«CICLISTA» | Por Remedios Fernández

«¡Hostia puta!», blasfemó el ciclista, al notar la rueda trasera de su bicicleta hundida en el barro, y maldijo su decisión de ir por el sendero del monte en lugar de circular por el arcén de la carretera, su rutina de entrenamiento habitual.

La lluvia fue tan insistente durante la noche que el agua anegó los baches del camino. Ese penoso estado se ensañó con la nula práctica del ciclista por la naturaleza. Casi pierde el equilibrio a pesar de llevar la mirada fija en el suelo para esquivar los charcos, pero amanecía y todavía no veía con claridad. Le gustaba salir temprano y, más aún, entonces, que era primavera. Tiró de la rueda, colérico, suplicando que no hubiese sufrido daño, pero cuando la llanta emergió del barro presentaba el aspecto de las tuberías de una trompeta. No tenía opción, entregado a su mala suerte, asumió que debía cargar con la bicicleta en lugar de disfrutar del placentero pedaleo. Calculó, desolado, que había recorrido al menos quince kilómetros. Así que cogió el manillar y se dispuso a emprender la caminata arrastrando la bicicleta renegando entre dientes.

            El día se afianzó en el entorno mientras el ciclista avanzaba todo lo rápido que le permitían las suelas de sus zapatillas que rebozaban un barro resbaladizo, sin embargo, el calor que el esfuerzo y la entrada limpia de la mañana le proporcionaron, le animó a disfrutar del paraje. Levantó la vista ante la estampida de una bandada de pájaros despertados por el hambre matutina. Se fijó en los bordes del camino donde las flores presumían, recién estrenadas, de sus variadas tonalidades con su pátina de frescor. Contempló como a las hojas de los arbustos les caían a intervalos gotas que se descomponían en colores y se figuró que las copas de los árboles, en su mayoría pinos y chaparros, hacían las veces de párpados alternando sombra y luz a su paso. Vio también, al pie de los troncos, una setas balanceándose felices en su oscuridad. Poco a poco la tierra empezó a endurecerse y la altiva hierba recibía los pegotes de barro que disparaban las zapatillas del corredor frustrado.

            «¿Cómo era posible que viviese al margen de esa rica y ancestral existencia?», se preguntó para sí el ciclista. En su lugar, solo veía asfalto y la monótona línea blanca que no podía perder de vista pues la proximidad de los coches lo ofuscaban constantemente y pocas veces lo respetaban. Por no hablar del betún humeante que debía oler cuando el piso se recalentaba. Él, aunque quejumbroso, deseaba volver para pedalear y disfrutar por ese camino algo traicionero, pero no asesino.

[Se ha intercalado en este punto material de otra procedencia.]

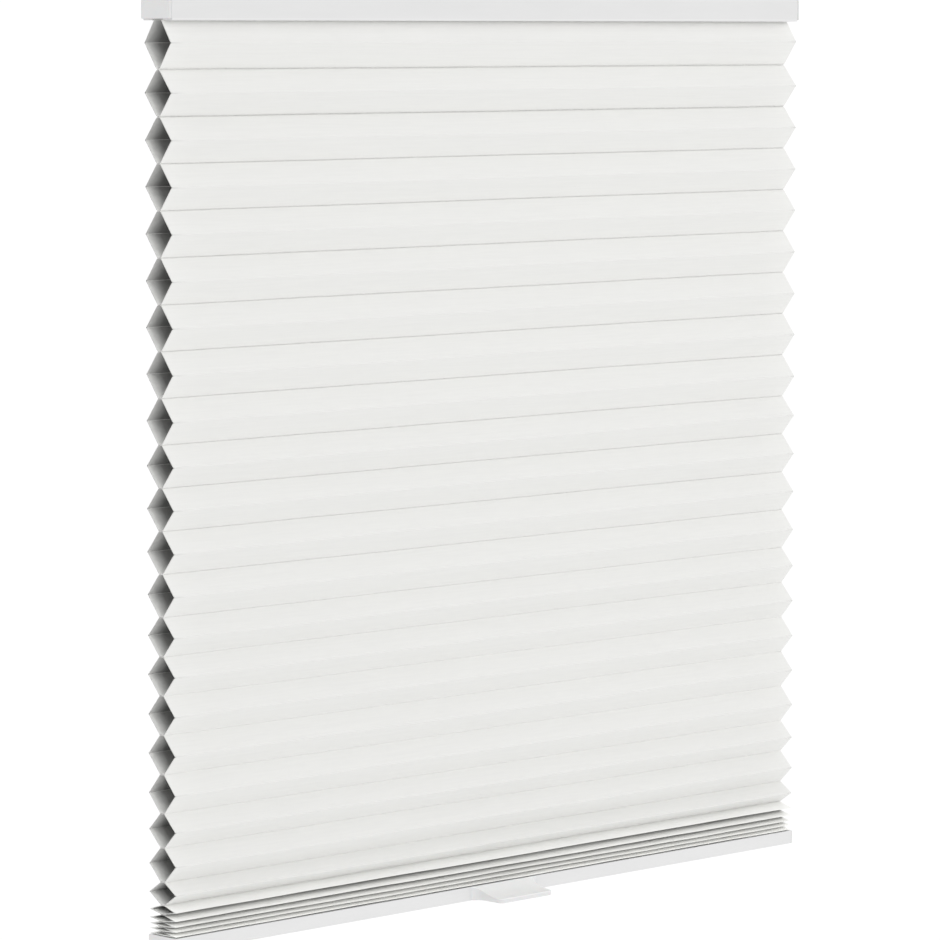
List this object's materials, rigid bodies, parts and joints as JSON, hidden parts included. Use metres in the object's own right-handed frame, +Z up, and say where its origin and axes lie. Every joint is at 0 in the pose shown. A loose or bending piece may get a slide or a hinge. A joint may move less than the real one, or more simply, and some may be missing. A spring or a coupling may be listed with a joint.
{
  "type": "cordless cellular blind",
  "caption": "Cordless cellular window blind with a head rail, honeycomb fabric, bottom rail and pull handle, fully lowered with spare cells stacked on the bottom rail.",
  "frame": {"origin": "centre of the bracket screw holes, on the upper face of the two mounting brackets that meets the lintel", "axes": "+X along the blind's width, -Y towards the room, +Z up"},
  "size_m": [0.7582, 0.0636, 0.7819],
  "materials": {
    "rail_white": "satin",
    "cap_white": "satin",
    "handle_white": "satin",
    "honeycomb_fabric": "matte",
    "cord_white": "matte",
    "strip_plastic": "satin",
    "spring_steel": "polished",
    "zinc_steel": "satin",
    "bar_steel": "satin",
    "motor_plastic": "satin",
    "gear_plastic": "satin",
    "pin_steel": "polished"
  },
  "bodies": {
    "head": {"mounting_bracket_left": "zinc_steel", "mounting_bracket_right": "zinc_steel", "head_rail": "rail_white", "head_cap_left": "cap_white", "head_cap_right": "cap_white", "fabric_top_strip": "strip_plastic", "motor_base": "motor_plastic", "motor_cover": "motor_plastic", "cord_guide_left": "motor_plastic", "cord_guide_right": "motor_plastic", "guide_pin_left": "pin_steel", "guide_pin_right": "pin_steel", "motor_spring": "spring_steel", "fabric": "honeycomb_fabric", "lift_cord_left": "cord_white", "lift_cord_right": "cord_white"},
    "lower_rail": {"bottom_rail": "rail_white", "bottom_cap_left": "cap_white", "bottom_cap_right": "cap_white", "fabric_bottom_strip": "strip_plastic", "weight_bar": "bar_steel", "handle": "handle_white", "cord_washer_left": "strip_plastic", "cord_washer_right": "strip_plastic"},
    "cord_spool_left": {"cord_spool_left": "gear_plastic"},
    "output_drum": {"output_drum": "gear_plastic"},
    "idler_gear": {"idler_gear": "gear_plastic"},
    "storage_drum": {"storage_drum": "gear_plastic"},
    "cord_spool_right": {"cord_spool_right": "gear_plastic"},
    "guide_roller_left": {"guide_roller_left": "gear_plastic"},
    "guide_roller_right": {"guide_roller_right": "gear_plastic"}
  },
  "joints": [
    {"name": "rail_lift", "type": "slide", "parent": "head", "child": "lower_rail", "axis": [0, 0, 1], "range_m": [0, 0.688], "deforming": ["fabric", "lift_cord_left", "lift_cord_right"]},
    {"name": "cord_spool_left_spin", "type": "hinge", "parent": "head", "child": "cord_spool_left", "pos_m": [-0.036, 0, -0.0147], "axis": [0, 0, 1], "range_deg": [0, 4630]},
    {"name": "output_drum_spin", "type": "hinge", "parent": "head", "child": "output_drum", "pos_m": [-0.012, 0, -0.0147], "axis": [0, 0, 1], "range_deg": [-4630, 0]},
    {"name": "idler_gear_spin", "type": "hinge", "parent": "head", "child": "idler_gear", "pos_m": [0.012, 0, -0.018], "axis": [0, 0, 1], "range_deg": [0, 4630]},
    {"name": "storage_drum_spin", "type": "hinge", "parent": "head", "child": "storage_drum", "pos_m": [0.012, 0, -0.012], "axis": [0, 0, 1], "range_deg": [0, 4630]},
    {"name": "cord_spool_right_spin", "type": "hinge", "parent": "head", "child": "cord_spool_right", "pos_m": [0.036, 0, -0.0147], "axis": [0, 0, 1], "range_deg": [-4630, 0]},
    {"name": "guide_roller_left_spin", "type": "hinge", "parent": "head", "child": "guide_roller_left", "pos_m": [-0.24595, -0.00016, -0.01625], "axis": [0.04, 0.9992, 0], "range_deg": [0, 9750]},
    {"name": "guide_roller_right_spin", "type": "hinge", "parent": "head", "child": "guide_roller_right", "pos_m": [0.24595, -0.00016, -0.01625], "axis": [-0.04, 0.9992, 0], "range_deg": [-9750, 0]}
  ],
  "couplings": [
    {"joint": "cord_spool_left_spin", "follows": "rail_lift", "rad_per_m": 116.96},
    {"joint": "output_drum_spin", "follows": "rail_lift", "rad_per_m": -116.96},
    {"joint": "idler_gear_spin", "follows": "rail_lift", "rad_per_m": 116.96},
    {"joint": "storage_drum_spin", "follows": "rail_lift", "rad_per_m": 116.96},
    {"joint": "cord_spool_right_spin", "follows": "rail_lift", "rad_per_m": -116.96},
    {"joint": "guide_roller_left_spin", "follows": "rail_lift", "rad_per_m": 246.91},
    {"joint": "guide_roller_right_spin", "follows": "rail_lift", "rad_per_m": -246.91}
  ]
}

            El ciclista decidió que, si bien no podría permitirse dejar de circular por la carretera, así se lo exigían su anhelo y ambición de triunfar como profesional del ciclismo, sí se concedería, una vez a la semana, volver a ese sendero, recorrerlo durante unas horas y retener sus imágenes, olores y sonidos, en el modo y forma que los cambios estacionales los presentasen, para que fueran liberándose a través de sus sentidos, durante el resto de los días, como una medicina sanadora.

Remedios Fernández

Remedios Fernández, pertenece al Taller Antequerano de Escritura Creativa.